Thirty-three years later, there is a young, start-up college and seminary on the same site where the members of that local church, a distinguished faculty of professors, and generous contributors, like you, have come together both to contend for the faith and to give it to a new generation of humankind—throughout the world.

It’s not the least bit reactionary to suggest that 2017 was an annus horribilus in the arenas of ideas and discourse in the culture, academy, public square, and the church. The cacophony of contentiousness, incivility, investigations, sexual outrages, natural disasters, racial disharmony, wars, and rumors of wars have left us feeling pummeled as we approach year’s end.

Imagine for a moment what it must be like to be 20 or 30 years old today and launching into life amidst the fog of popular culture. Just what is Western Civilization? What does it mean to be both an American and a Global Christian in this freely mobile, instantly interconnected world? Why would I have an interest in making a lifelong commitment to another in biblical marriage? What does it mean to be called an “Evangelical,” and is that a name-tag I really want to wear? These are questions we hear students struggling with every day.

Thanks be to God that, due to the generosity of individuals like you, such students have a place at this formative stage of their lives, not only to sort these things out, but also to become first-handers of the Word of God. With the compass of Scripture, students become able to navigate their times in the same way many saints before learned to flourish in life, even during times that were substantially more dangerous.

No publicly funded institution will commit a dime to teach them, or anyone else, of the surpassing beauty of Christ and his sovereignty over all things. Five million college students graduated from American colleges and universities this year, most of them with “skills” already trending toward obsolescence and with life compasses as reliable as a fan blade.

If there is to be a rising generation to whom the faith once given to the saints is to be given again, it must be the mature saints of this generation who undertake that task. If there is to be a generation to receive a bible-saturated “Education in Serious Joy,” in which the truths of God and Man and Christ and the church will not be distorted, it is those of us whose lives have been changed and blessed by this truth, that we ourselves once received, who must see that it is so.

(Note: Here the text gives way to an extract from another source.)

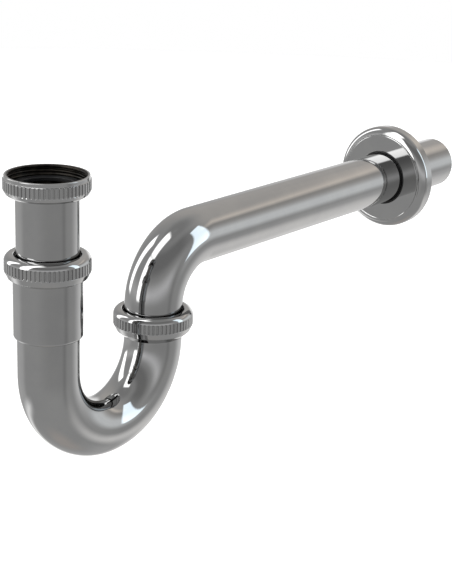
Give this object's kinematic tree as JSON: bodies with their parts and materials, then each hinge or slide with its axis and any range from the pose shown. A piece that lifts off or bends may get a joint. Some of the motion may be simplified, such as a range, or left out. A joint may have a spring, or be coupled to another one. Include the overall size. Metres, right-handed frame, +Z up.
{
  "type": "p trap",
  "caption": "Chromed tubular washbasin P trap: union nut and tailpiece in a deep socket, U-bend that swivels under a slip nut, elbow with wall tube, and a round wall escutcheon.",
  "frame": {"origin": "centre of the union nut's mouth, at the thread that screws on the basin waste", "axes": "+Z up the inlet leg towards the basin, +X along the wall tube towards the wall, +Y across"},
  "size_m": [0.387, 0.0656, 0.1612],
  "materials": {
    "chrome": "polished chrome plate on brass",
    "rubber": "black moulded rubber, matt",
    "plastic": "natural polyethylene, slightly waxy"
  },
  "bodies": {
    "outlet": {"outlet_bend_tube": "chrome", "outlet_collar": "chrome"},
    "wall_ring": {"escutcheon_ring": "rubber"},
    "wall_cover": {"escutcheon": "chrome"},
    "u_bend": {"u_bend_tube": "chrome", "inlet_socket": "chrome", "outlet_ferrule": "chrome", "inlet_cone_seal": "rubber", "outlet_gasket": "rubber"},
    "outlet_washer": {"outlet_washer": "plastic"},
    "outlet_nut": {"outlet_nut": "chrome"},
    "tailpiece": {"tailpiece": "chrome", "tailpiece_collar": "chrome", "inlet_gasket": "rubber"},
    "union_washer": {"union_washer": "plastic"},
    "union_nut": {"union_nut": "chrome"},
    "inlet_slip_ring": {"inlet_slip_ring": "plastic"},
    "inlet_slip_nut": {"inlet_slip_nut": "chrome"}
  },
  "joints": [
    {"name": "escutcheon_slide", "type": "slide", "parent": "outlet", "child": "wall_ring", "axis": [-1, 0, 0], "range_m": [0, 0.11]},
    {"name": "escutcheon_turn", "type": "hinge", "parent": "wall_ring", "child": "wall_cover", "pos_m": [0.302, 0, -0.0547], "axis": [1, 0, 0], "continuous": true},
    {"name": "u_bend_swivel", "type": "hinge", "parent": "outlet", "child": "u_bend", "pos_m": [0.08, 0, -0.1], "axis": [0, 0, 1], "range_deg": [-140, 140]},
    {"name": "outlet_washer_slide", "type": "slide", "parent": "u_bend", "child": "outlet_washer", "axis": [0, 0, 1], "range_m": [0, 0.0046]},
    {"name": "outlet_nut_turn", "type": "hinge", "parent": "outlet_washer", "child": "outlet_nut", "pos_m": [0.08, 0, -0.095], "axis": [0, 0, 1], "range_deg": [0, 1080]},
    {"name": "tailpiece_slide", "type": "slide", "parent": "u_bend", "child": "tailpiece", "axis": [0, 0, 1], "range_m": [-0.008, 0.019]},
    {"name": "union_washer_slide", "type": "slide", "parent": "tailpiece", "child": "union_washer", "axis": [0, 0, -1], "range_m": [0, 0.015]},
    {"name": "union_nut_turn", "type": "hinge", "parent": "union_washer", "child": "union_nut", "pos_m": [0, 0, -0.005], "axis": [0, 0, 1], "continuous": true},
    {"name": "inlet_ring_slide", "type": "slide", "parent": "u_bend", "child": "inlet_slip_ring", "axis": [0, 0, 1], "range_m": [0, 0.0061]},
    {"name": "inlet_nut_turn", "type": "hinge", "parent": "inlet_slip_ring", "child": "inlet_slip_nut", "pos_m": [0, 0, -0.046], "axis": [0, 0, 1], "range_deg": [0, 1440]}
  ],
  "couplings": [
    {"joint": "outlet_washer_slide", "follows": "outlet_nut_turn", "m_per_rad": 0.00023873},
    {"joint": "inlet_ring_slide", "follows": "inlet_nut_turn", "m_per_rad": 0.00023873}
  ]
}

Generosity toward Bethlehem College & Seminary prospers much for the gospel. Pulpits are being filled, churches planted, nations reached, neighborhoods and workplaces transformed all because generous givers have made the Serious Joy Scholarship a work of their personal ministries for Jesus Christ. Fruit is being born from Albert Lea, Minnesota to Amman, Jordan; from Mounds View to Myanmar. Yes, the stock market has performed well in 2017[2] but we dare say that no investments that you have made recently have returned greater rewards than those made in students at Bethlehem College & Seminary.

So, would you pray over these four questions:

  1. Should we act to support the Serious Joy Scholarship with a contribution of any amount? Truly, a gift of any amount will have a very substantial impact on this mission.
  2. Should we support one scholarship with a gift of $10,000?
  3. Should we consider an endowment gift to ensure that funds remain available for this work until Christ returns?
  4. Should we make provisions for Bethlehem College & Seminary in our estate plans?

Yes, 2017 was a rollercoaster year, but throughout we have been drenched in the joy of Christ as we have persevered in gladness, seeing young Christians’ lives blossom in a new Springtime of gospel hope. There has been a great joy in knowing and being in partnership with those who share in this Greatest Cause of All. On behalf of President Tim Tomlinson, the staff, faculty, students, alumni, and all whom God has woven together in the ministry of Bethlehem College & Seminary, I wish you a very Merry Christmas and a 2018 of the deepest possible satisfaction in God.

His servant and yours,

Rick Segal

Vice President of Advancement

Distinguished Lecturer of Commerce and Vocation

[1] John Piper, Contend for the Faith, Bethlehem Baptist Church, November 24, 1984. www.desiringgod.org/messages/contend-for-the-faith.